NOAA Storm database analysis

Synopsis

This analysis explores the U.S. National Oceanic and Atmospheric Administration’s (NOAA) storm database to identify the types of severe weather events that are most harmful to population health and have the greatest economic consequences. The data spans events from 1950 to 2011. The raw dataset is cleaned, and only events with injuries, fatalities, or economic damage are considered. Events are grouped and standardized for clarity. Health impacts are evaluated by summing injuries and fatalities, while economic impacts are measured by property and crop damage.

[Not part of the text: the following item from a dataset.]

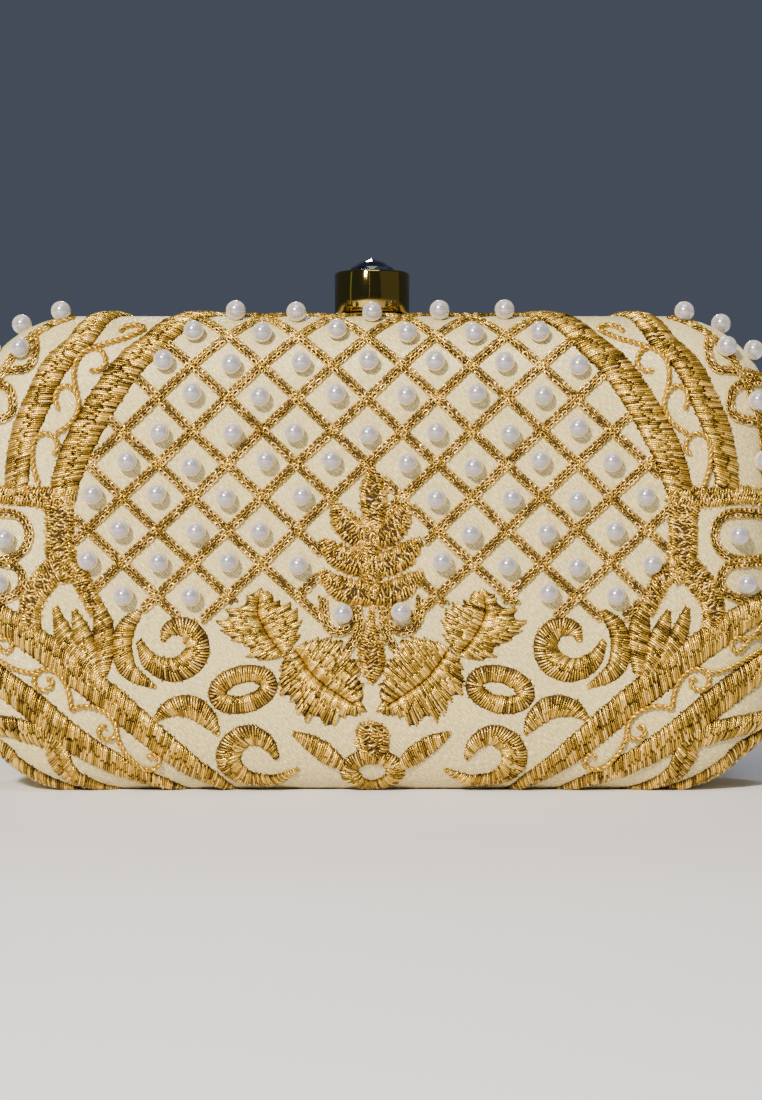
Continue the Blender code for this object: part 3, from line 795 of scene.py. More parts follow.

The results indicate tornadoes cause the most health-related harm, while floods result in the highest economic damage.

Data Processing

Data Import

# Load the dataset
data <- read.csv("repdata_data_StormData.csv")

Data Cleaning

#filter only relevant columns
data <- data[,c("EVTYPE", "FATALITIES", "INJURIES", "PROPDMG", "PROPDMGEXP", "CROPDMG", "CROPDMGEXP")]
#only events with FATALITIES or INJURIES or PROPDMG or CROPDMG are relevant
data <- data[which(data$FATALITIES != 0 | data$INJURIES != 0 | data$PROPDMG != 0 | data$CROPDMG != 0),]
#remove . from EVTYPE
data$EVTYPE <- gsub("\\.", "", data$EVTYPE)
#everything in EVTYPE to upper case
data$EVTYPE <- toupper(data$EVTYPE)
#remove words and leave keywords unchanged
for(word in c("AGRICULTURAL", "UNSEASONABLE", "RAPIDLY RISING", "GUSTY", "?", "ASTRONOMICAL", "LOW", "HIGH", "HAZARDOUS", "MARINE", "BRUSH", "?")){
  data$EVTYPE <- gsub(word, "", data$EVTYPE)
}
#remove leading and trailing whitespace
data$EVTYPE <- trimws(data$EVTYPE)
#unify some EVTYPEs
data$EVTYPE[grepl("THUNDERSTORM", data$EVTYPE)] <- "THUNDERSTORM"
data$EVTYPE[grepl("TSTM", data$EVTYPE)] <- "THUNDERSTORM"
data$EVTYPE[grepl("THUDERSTORM", data$EVTYPE)] <- "THUNDERSTORM"
data$EVTYPE[grepl("TUNDERSTORM", data$EVTYPE)] <- "THUNDERSTORM"
data$EVTYPE[grepl("THUNDERSTROM", data$EVTYPE)] <- "THUNDERSTORM"
data$EVTYPE[grepl("THUNDERTORM", data$EVTYPE)] <- "THUNDERSTORM"
data$EVTYPE[grepl("HAIL", data$EVTYPE)] <- "HAIL"
data$EVTYPE[grepl("SNOW", data$EVTYPE)] <- "SNOW"
data$EVTYPE[grepl("TORNADO", data$EVTYPE)] <- "TORNADO"
data$EVTYPE[grepl("FIRE", data$EVTYPE)] <- "FIRE"
data$EVTYPE[grepl("TORNDAO", data$EVTYPE)] <- "TORNADO"
data$EVTYPE[grepl("GUSTNADO", data$EVTYPE)] <- "TORNADO"
data$EVTYPE[grepl("WIND", data$EVTYPE)] <- "WIND"
data$EVTYPE[grepl("ICE", data$EVTYPE)] <- "ICE"
data$EVTYPE[grepl("FREEZ", data$EVTYPE)] <- "ICE"
data$EVTYPE[grepl("FLOOD", data$EVTYPE)] <- "FLOOD"
data$EVTYPE[grepl("HURRICANE", data$EVTYPE)] <- "HURRICANE"
data$EVTYPE[grepl("TYPHOON", data$EVTYPE)] <- "HURRICANE"
data$EVTYPE[grepl("SURGE", data$EVTYPE)] <- "FLOOD"
data$EVTYPE[grepl("STORM", data$EVTYPE)] <- "THUNDERSTORM"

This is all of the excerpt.